Sorry for my delay in response, I did actually complete the panels not long after my original questions. The answers provided by the forum were very helpful.

I did end up repairing my metal pieces by trimming off the rusted areas and welding on small extensions. There was some trial fitting required to get my final fitment. The sizes provided on the forum were a great start for me. Sounds like this is not an issue for you.

I used the wooden pieces from the Moss kit. It was flexible and did bend properly. There was trimming required, and I had to open the holes for the seat belt bolts a little. The rivet holes were actually pretty decent, but I did tweak a few.

Gluing the panel was pretty straight forward, except for the top front edge (the area directly behind the seats). I had to trim the foam very carefully to a feather edge, and then glue the vinyl directly to the metal piece in the top area where the post is for the soft top boot. I used some clamps to make sure it adhered properly around the corners/edges. That was also a little tricky. I did not get a perfect fit a first, but it did improve a bit after I put on the weather strip from McGregor. (use his, it was excellent).

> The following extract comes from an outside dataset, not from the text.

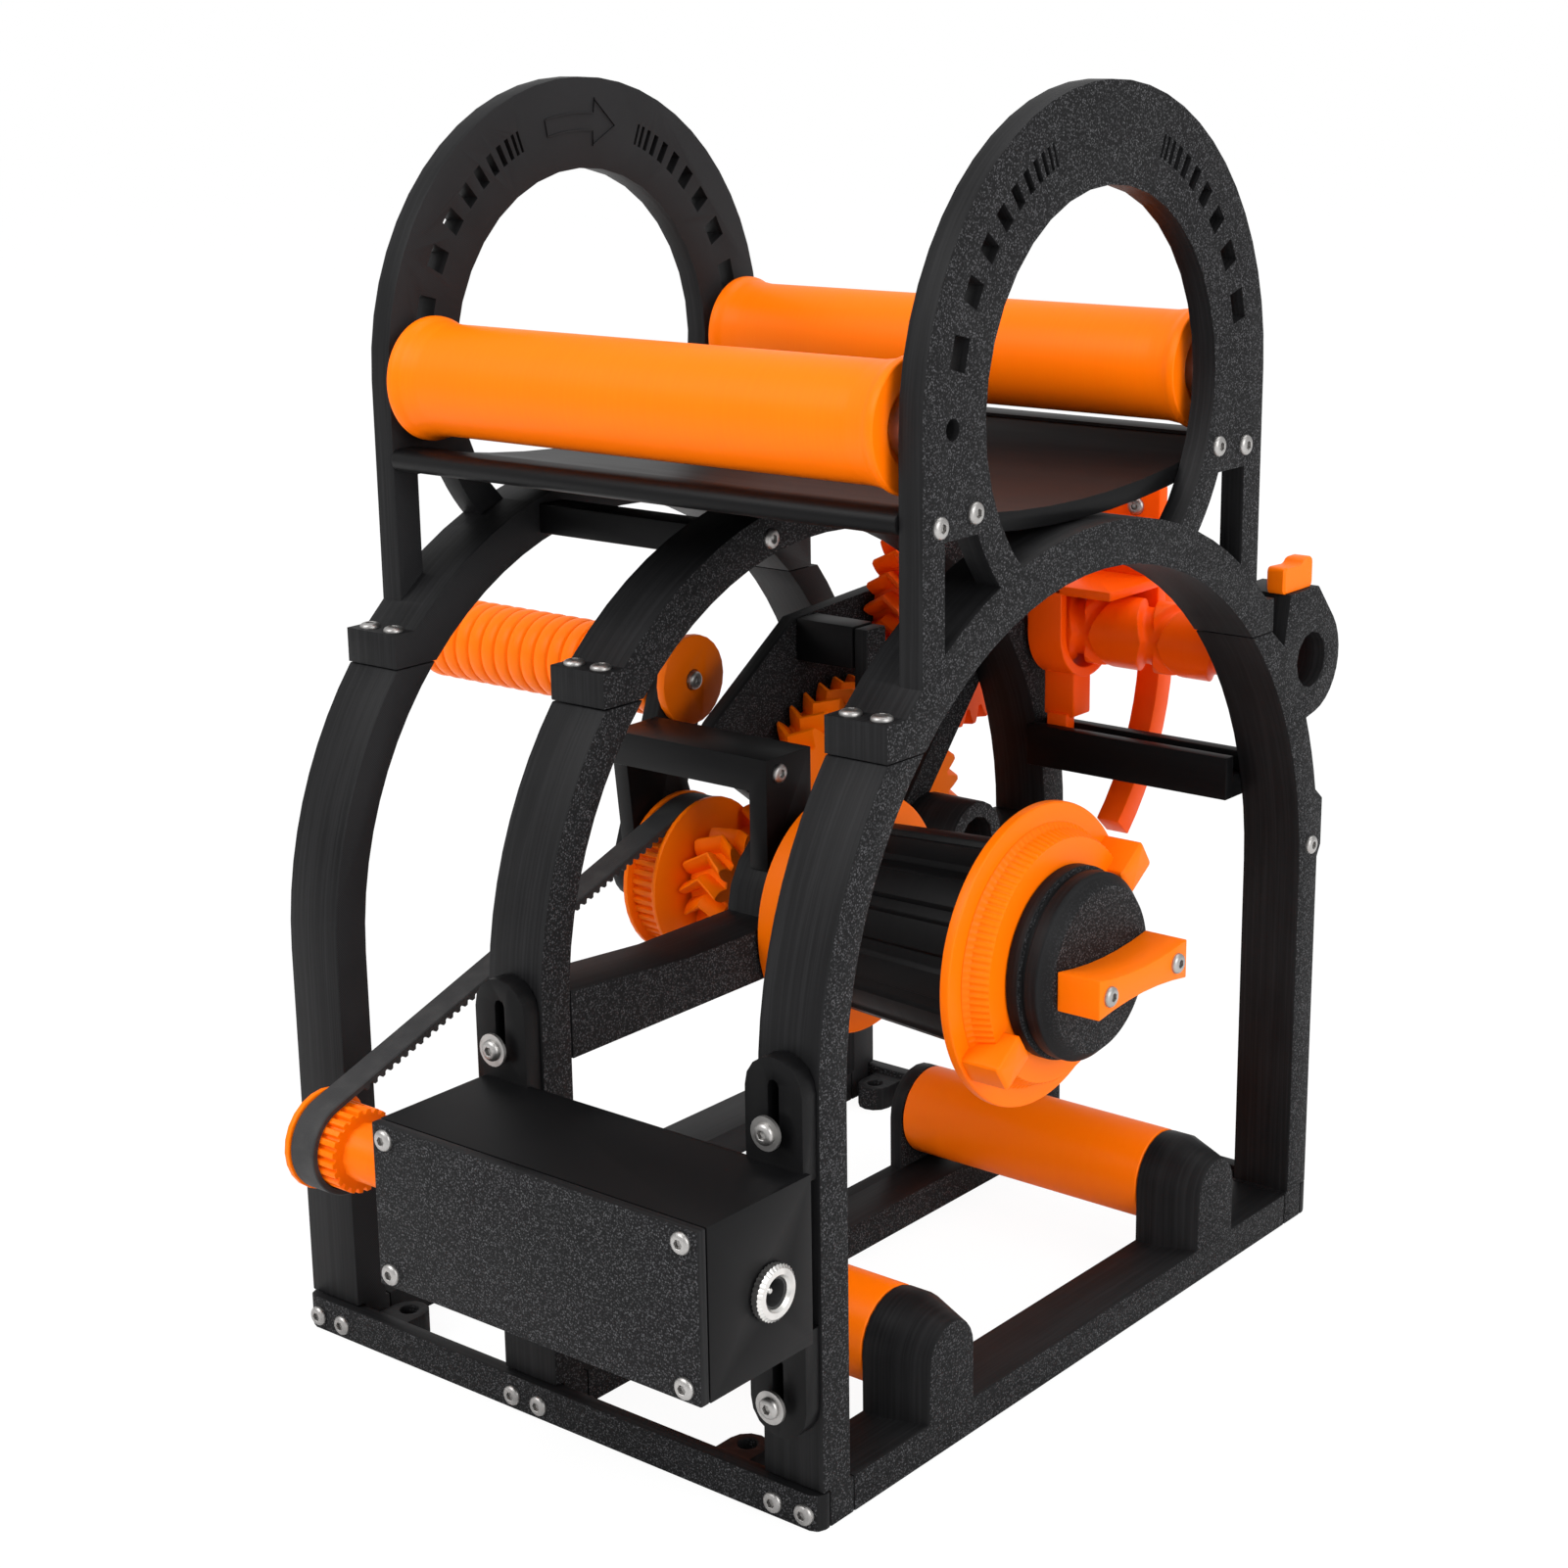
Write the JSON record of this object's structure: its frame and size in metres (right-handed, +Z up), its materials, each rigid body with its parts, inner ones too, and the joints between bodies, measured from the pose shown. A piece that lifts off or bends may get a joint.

Overall I was happy with the fitment, and the Moss kit. My car came to me with very little interior intact, so I can't tell how it would match up to perfect stock.

The DVD didn't cover much on the panels, it is good for seats, carpet, and soft top (which I am still working on!).

Here are a few pictures, sorry I did not take more.

If you have any questions, I am happy to share what I can.

Always smart to marry a Jersey Girl!, I did. By the way, my father went to college at UVM. Great Italian restaurant near campus, Bove's, are they still around?